The star of the show may well be Isabel Hudson’s design. The entire play is a feast for the eyes. Roland sports suits as garish as they are elegant, his shoes straight out of Versace’s baroque line. Celia Ireland, brimming with energy after years away from theatre acting, vibrates in pink as Bernice; newcomer Henrietta Enyonam Amevor (who plays two roles) blares in postbox red. Hudson’s blue and gold set runs the length of the stage, part Regency, part harbour mansion, and is broken by doorways and windows through which characters enter and exit with the heady briskness of a French farce. The centre occasionally parts to reveal a kitschy painting of the harbour; panels are flipped by cast members creating sinks and a toilet for a funny, long bathroom scene at a party. Perhaps best and most apposite of all, the set recedes to simple ballroom wall as the cast gathers to dance – perfectly combining the complex courting rituals of both Austen and modern queerdom. In these scenes too, Alexander Berlage’s lighting animates and delights.

Oscar Wilde, with his observations of the performativity of social relations, or Noël Coward’s light comedies, come to mind more than Austen. No matter the centuries-old tradition of gay men writing through female characters to examine the centre of power from the margins and the vexations of romantic relations with men, choosing Austen as a foundation could never hold firm for a gay comedy of manners. Austen’s critique was of heterosexual relations and property, with women barely ranking above the latter in the early 19th century. Elliott is, after all, a bookshop manager (thank you, Dymocks), a city boy completely sure of his sexual orientation and as buff as an underwear model (thank you, Calvin Klein). Even if Roland turfed him out onto the mean streets of Kirribilli, this charming twink in Sydney would have opportunities to burn.

Treston’s choice to keep Elliott passive, apart from his yearning for that ice-making fridge, pushed from scene to scene by mother, sister, bookshop co-worker Amevor (“You’re my favourite plaything!” she shrieks, grabbing his phone to update his Grindr profile in their first scene together) produces some manipulative shrew stereotypes. They’re reinforced by the character of Brendan, Paige’s fiancé, who is equally hapless and quickly dumped.

To be fair, the female characters are far more evolved sexually than those of Austen, Coward or Oscar Wilde. They get plenty of good lines, and Ireland, Kahraman and Amevor pick up their respective balls and run with them. This is thanks not only to their dynamic talents but also to Dean Bryant’s canny casting of three actors who complement one another beautifully: Ireland’s Bernice, the slightly batty yet devious, good-hearted battler; Kahraman’s Paige, the strident, rebellious younger sister; and Amevor’s Chantel, the shop assistant at Dymocks, the sassy meddling offsider.

Amevor also plays Paige’s second love interest, Berliner Juki, with vampish flair. Yet the flatness of this character – “she’s a writer slash academic slash installation artist – it’s all about the slashes” – along with Elliott’s second love interest, opera director William, are some of the play’s biggest flaws. Warren isn’t a deep character either, giving Panizza, who plays both, the least to get his teeth into.

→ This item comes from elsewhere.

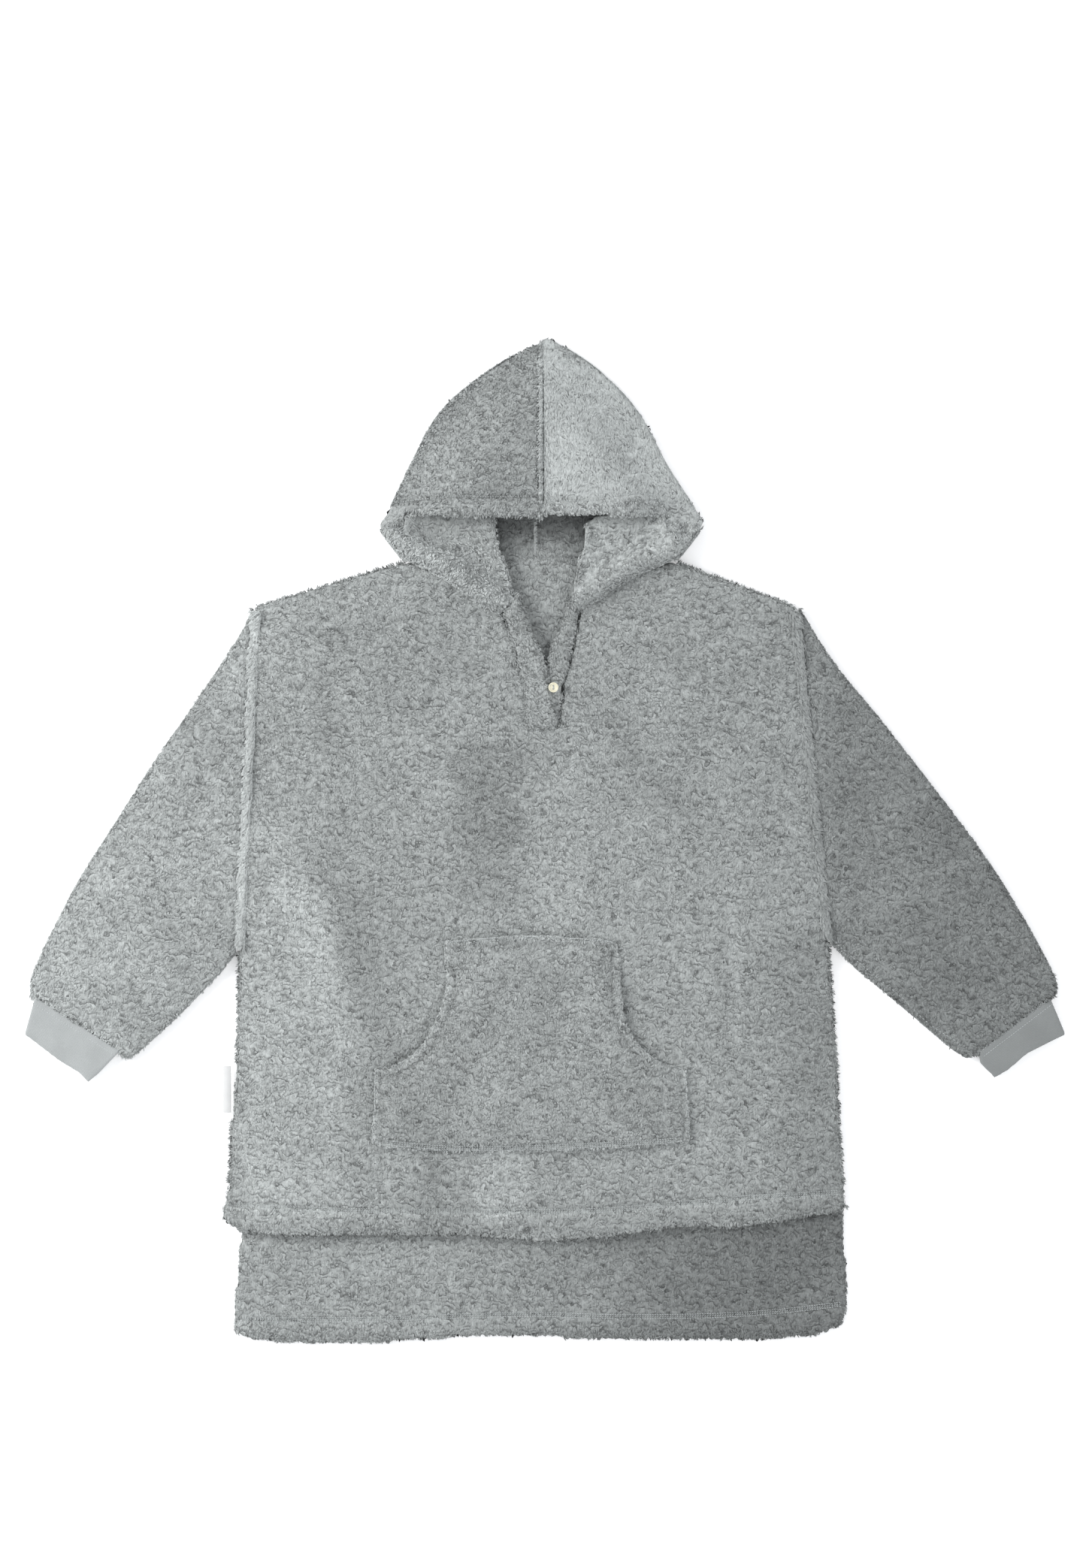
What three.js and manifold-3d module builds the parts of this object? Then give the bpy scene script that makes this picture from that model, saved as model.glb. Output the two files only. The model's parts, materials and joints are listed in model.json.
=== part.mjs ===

Both Juki and William are insufferable snobs and unbelievably rich. Treston’s choice to represent the elite with one of the most precarious professions in Australia undermines the play’s claim to critique class. Granted, Juki’s university might pay better than any biennale, but endowing her and William with convenient family fortunes gives Treston licence to tar them with good old Australian anti-intellectualism. Judging by the uproarious laughter that greeted Juki’s tatts, a Marrickville warehouse party and her book about fucking (without touching), the audience had no problem with that. It may be ironic or axiomatic that such attitudes are so normalised among the audience of Sydney’s most prestigious theatre company.

The ensemble scenes were among my favourites. Bryant’s positioning of the cast, his deftness with every eye-roll, pointed finger and tossed head, was calibrated to the finest and funniest degree. Sally Dashwood’s choreography is pure unbridled joy. The dancing sequences, where each character partners with a dummy, are wonderful, even if by now the dressing of Elliott in a Regency-era ball gown is not gonna get us across the Austen line. Paige rocked her moustache and helmet though, perhaps because there was less riding on it.

There’s a discomfiting asymmetry to the two halves, with so many reveals and plot twists in the last 15 minutes of act two that there was barely time to swallow one before the next came along. Some didn’t gel. It’s a fun play overall but more trenchant social commentary would have nailed it.

A couple of friends remarked to me that the popularity of Hubris & Humiliation with mainstream audiences is due to its portrayal of safe gays. They’re probably right. The desire for safety is, in a sense, the most abiding theme of this play. I cling to the belief that art is at its best when interrogating social conventions rather than upholding them, regardless of gender or sexual orientation. But the playing field is never level.

Hubris & Humiliation plays at Wharf 1, Sydney, until March 4.